For warmth, few albums surpass Joni Mitchell’s Blue (1971). Despite its emotional rawness, Blue is a fundamentally warm record — Mitchell’s voice, the close-miked acoustic instruments, the album’s intimate scale — and it gains something essential when listened to on a dark winter evening with nowhere to be.

For crystalline winter beauty, Brian Eno’s Music for Airports (1978) is unmatched. Its slow-moving harmonic structures and vast sense of space correspond to winter’s visual austerity — bare trees, white fields, clear cold air. The album does not merely accompany winter; it sounds like winter feels.

Boards of Canada’s Music Has the Right to Children (1998) splits the difference: its analog synthesizers produce warmth, but its detuned samples and decayed textures evoke the season’s sense of faded memory and unreachable past. Sufjan Stevens’ Carrie & Lowell (2015) works through grief with a quietness that winter’s forced stillness supports.

Additional winter listening: Bjork’s Vespertine (2001), Low’s I Could Live in Hope (1994), Grouper’s Dragging a Dead Deer Up a Hill (2008), and Aphex Twin’s Selected Ambient Works 85-92 (1992).

The Practice of Seasonal Listening

Seasonal listening is not a rigid system but a practice — a habit of noticing which music fits the current moment and allowing the calendar to guide your rotation. The albums suggested here are starting points, not prescriptions. Your own seasonal associations will develop through experience: the album you happened to discover during a particular October, the record that soundtracked a specific summer, the song that now permanently evokes February because you once heard it during a snowstorm.

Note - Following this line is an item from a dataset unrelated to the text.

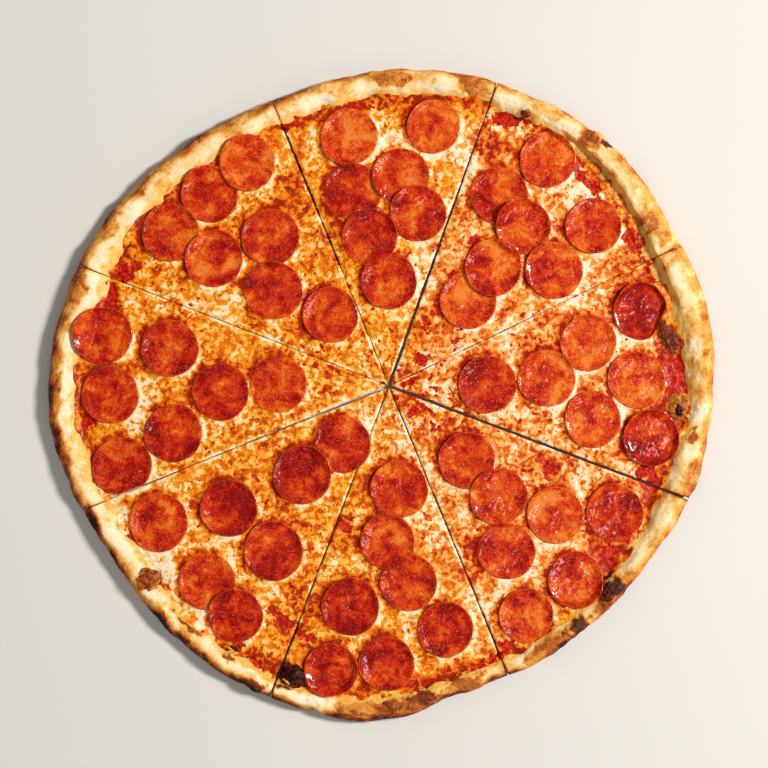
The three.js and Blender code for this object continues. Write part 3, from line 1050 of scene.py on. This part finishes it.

The reward of this practice is that it keeps familiar music alive. An album you have heard a hundred times can sound new again when you return to it after a seasonal absence — the same way a landscape you see daily is transformed by the shift from summer to fall. Music is not fixed; it changes with us and with the world around us, and seasonal listening is a way of honoring that change.